O mapa do problema. Três pilares de sustentação da política econômica e três visões críticas.
As críticas à política econômica do governo Lula podem ser divididas em três categorias. Há aquelas que incidem sobre a gestão conservadora das metas definidas pelo Banco Central e Ministério da Fazenda; outras que focam sobre as próprias metas conservadoras definidas (inflação, superávit primário), propondo sua flexibilização; e, enfim, aquelas que criticam o próprio modelo de regulação definido – o tripé livre circulação de capitais/câmbio flutuante, autonomia do Banco Central/sistema de metas de inflação e metas de superávit primário – propondo outros fundamentos para a ação do Estado.
O fato de o debate ter se concentrado até agora nas duas primeiras categorias mostram sua limitação. É certo que a gestão das metas de inflação e de superávit primário em 2003 e 2004 foi e tem sido conservadora, dimensão reconhecida até por economistas neoliberais. Desde meados de 2003, quando a inflação já estava sob controle, os juros já poderiam ter começado a cair e de modo algum se comprovaram as expectativas artificiais de disparo inflacionário criadas pela diretoria do Banco Central neste início de 2004, que o levaram a reduzir os juros em apenas 0,25 no primeiro trimestre (na verdade, elevando o juro real, já que o cenário era de inflação declinante).
Tentativa número dois
A segunda categoria de críticas centra-se na definição das metas conservadoras de inflação e de superávit primário. Propõe-se elevar a meta de inflação e diminuir ao longo dos próximos anos o alto superávit primário proposto (de 4,25 % até 3,75 %). Esta flexibilização das metas, concebida por alguns como necessária a uma retomada mais firme do crescimento, tem sido atacada de forma dura pelo Ministro da Fazenda como um afrouxamento irresponsável da gestão, seja por conceder campo à inflação seja por minar o estratégico ajuste fiscal, previsto como necessário para toda uma década.

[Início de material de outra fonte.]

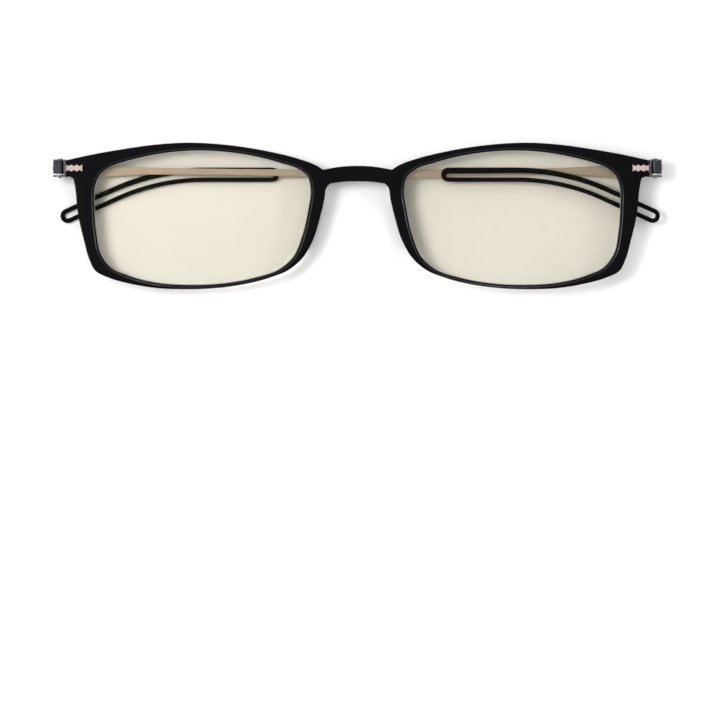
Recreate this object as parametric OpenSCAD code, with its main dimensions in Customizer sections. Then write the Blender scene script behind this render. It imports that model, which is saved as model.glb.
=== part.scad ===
// Folding reading glasses with a thin moulded front, flat metal temple arms and open-loop ear tips.
// Lying face up with both temples folded behind the front.
// +X is the wearer's left, +Y points to the brow, +Z is the way the lenses face, z = 0 is the table.
// The wearer's right temple (-X hinge) folds first and lies next to the front; the left one lies over it.

/* [Front] */
// Thickness of the moulded front
front_t = 2.2; // [2:0.1:2.6]
// Half width of a moulded nose pad
pad_r = 0.9; // [0.7:0.1:1]
// Width of the step round each lens opening, on the front face
step_w = 0.5; // [0.3:0.1:0.6]
// Depth of the step round each lens opening
step_d = 0.35; // [0.2:0.05:0.4]

/* [Lenses] */
// Radius of the lens's front surface
lens_radius = 600; // [500:50:900]
// Thickness of the lens's edge tongue
tongue_t = 0.8; // [0.6:0.1:0.9]
// Reach of the lens's edge tongue into the rim
tongue_reach = 0.45; // [0.3:0.05:0.5]
// Play between lens and rim
lens_play = 0.03; // [0.02:0.01:0.05]

/* [Hinges] */
// Distance of each hinge pin from the middle
pin_x = 70.1; // [70:0.1:70.5]
// Radius of the hinge screw's shaft
screw_r = 0.45; // [0.4:0.05:0.5]
// Radius of the hinge screw's head
head_r = 0.6; // [0.55:0.01:0.7]
// Height of the hinge screw's head
head_h = 0.3; // [0.25:0.05:0.35]
// Thickness of the washer under the knuckle
washer_t = 0.3; // [0.2:0.05:0.35]

/* [Temples] */
// Thickness of the metal arm
arm_t = 0.6; // [0.5:0.05:0.7]
// Thickness of the soft ear tip
tip_t = 1.0; // [0.9:0.05:1.1]
// Half width of the ear tip's loop
tip_half_w = 1.7; // [1.65:0.05:1.85]
// Half width of the ear tip's slot at its toe
slot_half_w = 0.64; // [0.56:0.02:0.66]
// Radius of the ear tip's downward bend
bend_r = 50; // [45:1:55]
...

A vulnerabilidade desta segunda categoria de crítica está, de um lado, em aceitar as regras do jogo e, de outro, em operar sobre as suas conseqüências. As metas conservadoras, na ótica de quem as defende, tornam-se sinônimo de responsabilidade férrea e ciosa de se defender até diante dos compromissos mais sagrados do programa de governo.
A insuficiência destas duas categorias de crítica tem por raiz a crença equivocada – como se demonstrou dramaticamente em 2003 e está sendo tragicamente confirmado em 2004 – de que se poderia transitar para um período de crescimento sustentado e de inclusão social operando gradualmente e por mudanças processuais nos marcos do atual modelo de regulação macro-econômica.
Quem dá as cartas
A questão é que não há como construir uma alternativa coerente sem propor outros fundamentos institucionais de regulação. E uma questão preliminar é o poder de decisão do governo como um todo ou mesmo do Presidente frente ao poder das chamadas autoridades monetárias. Frente ao governo – e ao que parece também frente ao Presidente –, tem sido cristalino o poder de veto de Palocci diante de quase-decisões que poderiam ter implicações macroeconômicas. Mas é fundamental compreender que Meirelles tem igual poder diante do Ministro da Fazenda.

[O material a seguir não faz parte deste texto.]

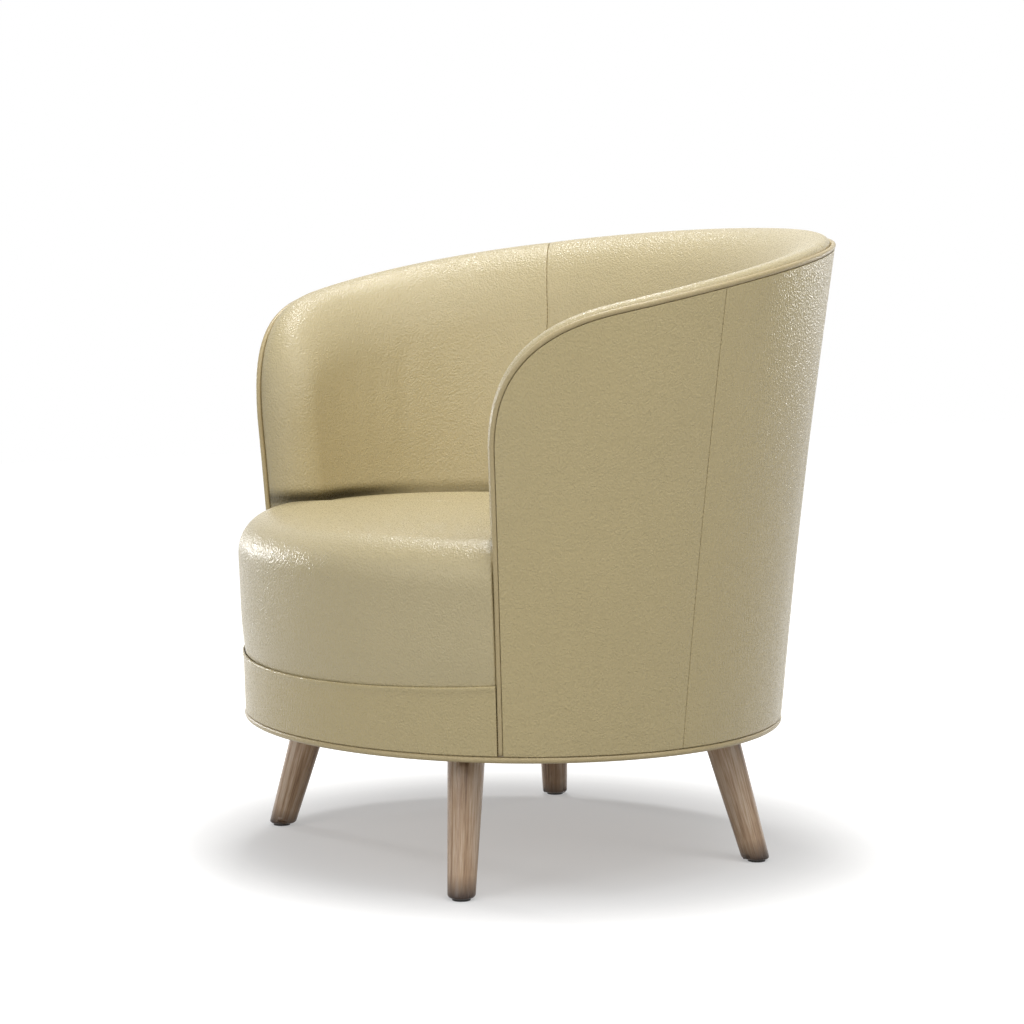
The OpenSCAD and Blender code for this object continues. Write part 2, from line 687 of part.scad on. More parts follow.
module bottom_ring() {
    place() color(ply_tan) translate([0, 0, hem_top]) difference() {
        linear_extrude(swivel_top - hem_top) polygon(notched_outline(hem_top, d_board));
        translate([0, 0, -1]) cylinder(h = swivel_top - hem_top + 2, r = ring_hole, $fn = 128);
    }
}
module swivel_board_panel() {
    place() color(ply_tan) difference() {
        translate([0, 0, swivel_top]) linear_extrude(swivel_board)
            polygon(notched_outline(swivel_top, d_board));
        translate([0, 0, swivel_top - 1]) cylinder(h = swivel_board + 2, r = pin_radius + 7, $fn = 64);
        plate_corners(swivel_screw) translate([0, 0, swivel_top - 1])
            cylinder(h = screw_length + 0.5, r = screw_radius + 0.1, $fn = 24);
    }
}
module dust_cover() {
    place() color(cloth_black) translate([0, 0, hem_top - 0.8]) difference() {
        linear_extrude(0.6) polygon(outline(hem_z, hem_cord_d + hem_welt / 2 + 1));
        translate([0, 0, -1]) cylinder(h = 3, r = ring_hole + 1, $fn = 128);
    }
}
// Curved rail: a grid of two rows between two depths that may vary with the angle
module rail(from, to, d1, d2) {
    angles = top_stations(from, to);
    grid_solid([for (u = angles) [wall(u, rail_base, d1), wall(u, rail_top, d1)]],
               [for (u = angles) [wall(u, rail_base, d2 + (thickness(u, rail_top) - arm_thickness)),
                                  wall(u, rail_top, d2 + (thickness(u, rail_top) - arm_thickness))]]);
}
rail_inner = arm_thickness + rail_ledge;
module left_rail() { place() color(beech) rail(inner_seam + 0.1, side_rail_to, d_frame, rail_inner); }
module right_rail() { place() color(beech) rail(-side_rail_to, -inner_seam - 0.1, d_frame, rail_inner); }
module back_rail() { place() color(beech) rail(-inner_seam, inner_seam, d_frame, rail_inner); }
module front_rail() {
    angles = top_stations(corner_to + 1.2, 360 - corner_to - 1.2);
    step_z = band_top_front - 1.5;
    d2 = d_board + front_rail_width;
    place() color(beech) grid_solid(
        [for (u = angles) [wall(u, rail_base, d_board), wall(u, step_z, d_board),
                           wall(u, step_z + 0.6, d_board + 4.6), wall(u, rail_top, d_board + 4.6)]],
        [for (u = angles) [for (z = [rail_base, step_z, step_z + 0.6, rail_top]) wall(u, z, d2)]]);
}
module upright(from, to, top_inset) {
    angles = top_stations(from, to);
    grid = [for (u = angles) column([u, rail_base], beside_rim(u, -top_inset), 4)];
    wall_sheet(grid, d_frame, frame_depth);
}
module arm_post(side) {
    half_span = (post_to - post_from) / 2;
    angles = [for (i = [-1:1]) side * (post_from + half_span) + half_span * i];
    grid = [for (u = angles) column([u, rail_base], [u, corner_z + post_rise], 4)];
    place() color(beech) wall_sheet(grid, d_frame, frame_depth);
}
module left_arm_post() { arm_post(1); }
module right_arm_post() { arm_post(-1); }
// The uprights stand on the rails' outer part, so they start above them
module back_uprights() {
    place() color(beech) for (u = [-75, -25, 25, 75]) {
        grid = [for (a = [u - 3.5, u + 3.5])
            column([a, rail_top + touch], beside_rim(a, -rail_drop - 1), 4)];
        wall_sheet(grid, d_frame, frame_depth);
    }
}
module top_rail() {
    grid = [for (s = top_stations(-corner_from, corner_from))
        [beside_rim(s, -rail_drop), beside_rim(s, -top_rail_drop)]];
    place() color(beech) wall_sheet(grid, d_frame, frame_depth);
}
module back_board() {
    place() color(ply_tan)
        wall_sheet(back_patch(rear_seam, rail_base, board_drop, wall_rows), d_board, board);
}
module side_board() {
    wall_sheet(arm_patch(rear_seam, rail_base, board_foot, board_drop, wall_rows), d_board, board);
}
module left_board() { place() color(ply_tan) side_board(); }
module right_board() { place() color(ply_tan) mirror([1, 0, 0]) side_board(); }
module back_liner() {
    place() color(cloth_grey) wall_sheet(back_patch(inner_seam, pad_base, liner_drop, 4), d_liner, liner);
}
module side_liner() {
    wall_sheet(arm_patch(inner_seam, pad_base, pad_foot, liner_drop, 4), d_liner, liner);
}
module left_liner() { place() color(cloth_grey) side_liner(); }
module right_liner() { place() color(cloth_grey) mirror([1, 0, 0]) side_liner(); }

// Padding and inner leather

module back_foam() { place() color(foam_cream) inner_foam(inner_back_stations, inner_back_stations); }
module left_arm_foam() { place() color(foam_cream) inner_foam(inner_arm_stations, inner_arm_angles); }
module right_arm_foam() {
    place() color(foam_cream) mirror([1, 0, 0]) inner_foam(inner_arm_stations, inner_arm_angles);
}
module inner_back_cover() {
    place() color(leather_tan) inner_cover(inner_back_stations, inner_back_stations);
}
module left_inner_cover() { place() color(leather_tan) inner_cover(inner_arm_stations, inner_arm_angles); }
module right_inner_cover() {
    place() color(leather_tan) mirror([1, 0, 0]) inner_cover(inner_arm_stations, inner_arm_angles);
}

// Outer leather

module back_outer_cover() {
    place() color(leather_shade)
        wall_sheet(back_patch(rear_seam, hem_top, -panel_edge, wall_rows), 0, leather);
}
module rear_cover() {
    wall_sheet(rear_patch(rear_seam, side_seam, hem_top, -panel_edge, wall_rows), 0, leather);
}
module left_rear_cover() { place() color(leather_shade) rear_cover(); }
module right_rear_cover() { place() color(leather_shade) mirror([1, 0, 0]) rear_cover(); }
module arm_cover() {
    wall_sheet(arm_patch(side_seam, hem_top, cover_foot, -panel_edge, wall_rows), 0, leather);
}
module left_arm_cover() { place() color(leather_shade) arm_cover(); }
module right_arm_cover() { place() color(leather_shade) mirror([1, 0, 0]) arm_cover(); }
module rim_welt_cord() { place() color(leather_shade) ring_solid(rim_rings); }
module hem_welt_cord() { place() color(leather_shade) loop_solid(hem_rings); }
module front_band() {
    angles = top_stations(corner_to + 0.8, 360 - corner_to - 0.8);
    grid = [for (u = angles) column([u, hem_top], [u, band_top(u)], 2)];
    place() color(leather_shade) wall_sheet(grid, 0, leather);
}

// Springs, deck and seat

spring_z = rail_top + spring_wire / 2 + touch;
// Point where the spring at x meets the middle of the back rail's ledge, and its hold on the front rail
function spring_angle(x, d) = asin(x / (half_width(rail_top) - d));
function spring_back(x) =
    let (u = spring_angle(x, arm_thickness + back_extra_low))
    wall(u, rail_top, thickness(u, rail_top) + rail_ledge / 2)[1];
function spring_front(x) =
    let (d = d_board + front_rail_width - 14)
    wall(180 - spring_angle(x, d), rail_top, d)[1];
spring_x = [for (i = [-2:2]) i * spring_pitch];
// Wavy wire with straight ends: across the seat as it runs from front to back
function spring_path(x) =
    let (a = spring_front(x), b = spring_back(x), waves = 3, n = 8 * waves)
    [for (i = [0:n])
        let (fade = min(1, 3 * max(0, min(i, n - i) - 1) / n))
        [x + spring_wave * fade * sin(i * 360 / 8), a + (b - a) * i / n, spring_z]];
function wire_ring(p, dir, r) = [
    for (k = [0:3]) p + r * (cos(k * 90) * [-dir[1], dir[0], 0] + sin(k * 90) * [0, 0, 1])];
function unit(v) = v / norm(v);
module spring(x) {
    path = spring_path(x);
    n = len(path);
    ring_solid([for (i = [0:n - 1])
        wire_ring(path[i], unit(path[min(n - 1, i + 1)] - path[max(0, i - 1)]), spring_wire / 2)]);
}
module seat_springs() { place() color(steel) for (x = spring_x) spring(x); }
// Saddle clip over the wire, with a foot on each side of it
clip_width = 18;
clip_length = 10;
clip_height = spring_wire + 1.4;
wire_slot = spring_wire / 2 + 0.1;
module clip(x, y) {
    translate([x, y, rail_top]) difference() {
        translate([-clip_width / 2, -clip_length / 2, 0]) cube([clip_width, clip_length, clip_height]);
        translate([0, -clip_length, spring_z - rail_top]) rotate([-90, 0, 0])
            cylinder(h = 2 * clip_length, r = wire_slot, $fn = 24);
        translate([-wire_slot, -clip_length, -1])
            cube([2 * wire_slot, 2 * clip_length, spring_z - rail_top + 1]);
    }
}
module spring_clips() {
    place() color(zinc) for (x = spring_x) {
        clip(x, spring_front(x) - 1);
        clip(x, spring_back(x) + 1);
    }
}
deck_z = rail_top + clip_height + touch;
module deck_cloth_sheet() {
    place() color(cloth_grey) translate([0, 0, deck_z]) linear_extrude(deck_cloth)
        polygon([for (c = seat_columns) let (p = seat_side(c, 0, 8, deck_z)) [p[0], p[1]]]);
}
seat_foam_z = deck_z + deck_cloth + touch;
module seat_foam() { place() color(foam_cream) ring_solid(seat_rings(leather + 0.4, seat_foam_z)); }
module seat_cover() { place() color(leather_tan) ring_shell(seat_outer, seat_rings(leather, 0)); }

front_left_leg();
front_right_leg();
back_left_leg();
back_right_leg();
foot_glides();
hanger_bolts();
leg_plates();
leg_plate_screws();
base_platform();
lower_swivel_plate();
lower_race();
lower_plate_screws();
king_pin();
ball_cage();
bearing_balls();
upper_swivel_plate();
upper_race();
upper_plate_screws();
bottom_ring();
swivel_board_panel();
front_rail();
left_rail();
right_rail();
back_rail();
left_arm_post();
right_arm_post();
back_uprights();
top_rail();
back_board();
left_board();
right_board();
back_liner();
left_liner();
right_liner();
back_foam();
left_arm_foam();
right_arm_foam();
inner_back_cover();
left_inner_cover();
right_inner_cover();
back_outer_cover();
left_rear_cover();
right_rear_cover();
left_arm_cover();
right_arm_cover();
rim_welt_cord();
front_band();
hem_welt_cord();
dust_cover();
seat_springs();
spring_clips();
deck_cloth_sheet();
seat_foam();
seat_cover();
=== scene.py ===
"""A barrel-backed swivel armchair in pale khaki pebbled leather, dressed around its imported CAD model.

Lengths are in millimetres and angles in degrees until a point goes into a mesh. The tub's wall is
described by an outline angle u (0 at the back, growing towards the left arm at +X), a height z and
a depth d inside the outer leather, as it is in the part's own source.
"""

import math

import bmesh
import bpy
from mathutils import Matrix, Vector, noise


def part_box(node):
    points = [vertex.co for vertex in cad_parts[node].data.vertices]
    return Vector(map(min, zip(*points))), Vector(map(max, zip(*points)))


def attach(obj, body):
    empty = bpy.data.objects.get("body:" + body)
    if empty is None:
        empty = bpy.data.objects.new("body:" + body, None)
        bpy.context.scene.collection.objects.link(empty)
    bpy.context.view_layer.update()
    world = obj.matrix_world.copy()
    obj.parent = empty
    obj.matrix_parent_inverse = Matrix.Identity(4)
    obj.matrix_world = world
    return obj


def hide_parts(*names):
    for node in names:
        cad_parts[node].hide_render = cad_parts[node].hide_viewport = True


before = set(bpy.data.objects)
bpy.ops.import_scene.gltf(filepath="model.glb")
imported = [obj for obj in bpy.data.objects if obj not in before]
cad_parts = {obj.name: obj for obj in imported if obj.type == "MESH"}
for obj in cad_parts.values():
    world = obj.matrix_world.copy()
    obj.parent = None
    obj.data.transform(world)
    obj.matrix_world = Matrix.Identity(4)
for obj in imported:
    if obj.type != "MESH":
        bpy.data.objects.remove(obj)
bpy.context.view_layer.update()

MM = 0.001
pin_low, pin_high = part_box("king_pin")
AXIS_Y = (pin_low.y + pin_high.y) / 2 / MM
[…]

Ao dirigir as decisões sobre os juros, o crédito e o câmbio, o Banco Central define em grande medida as possibilidades do crescimento econômico, do grau de vulnerabilidade externa, do montante da arrecadação pública, da arrecadação e dos gastos públicos. O próprio Ministério da Fazenda torna-se, em forte medida, instrumento ou gestor aplicado das conseqüências das decisões do Banco Central.
O quadro está, porém, incompleto. Qual a força do Banco Central frente ao mercado financeiro, se este lhe fornece as regras, o pessoal executivo e condiciona ativamente suas decisões? Enfim, trata-se de uma distribuição de poder decisório: da Presidência da República para a Fazenda, da Fazenda para o Banco Central e deste último para os mercados financeiros. Este é o sentido fundamental dos princípios liberais da gestão macro-econômica e que é preciso mudar.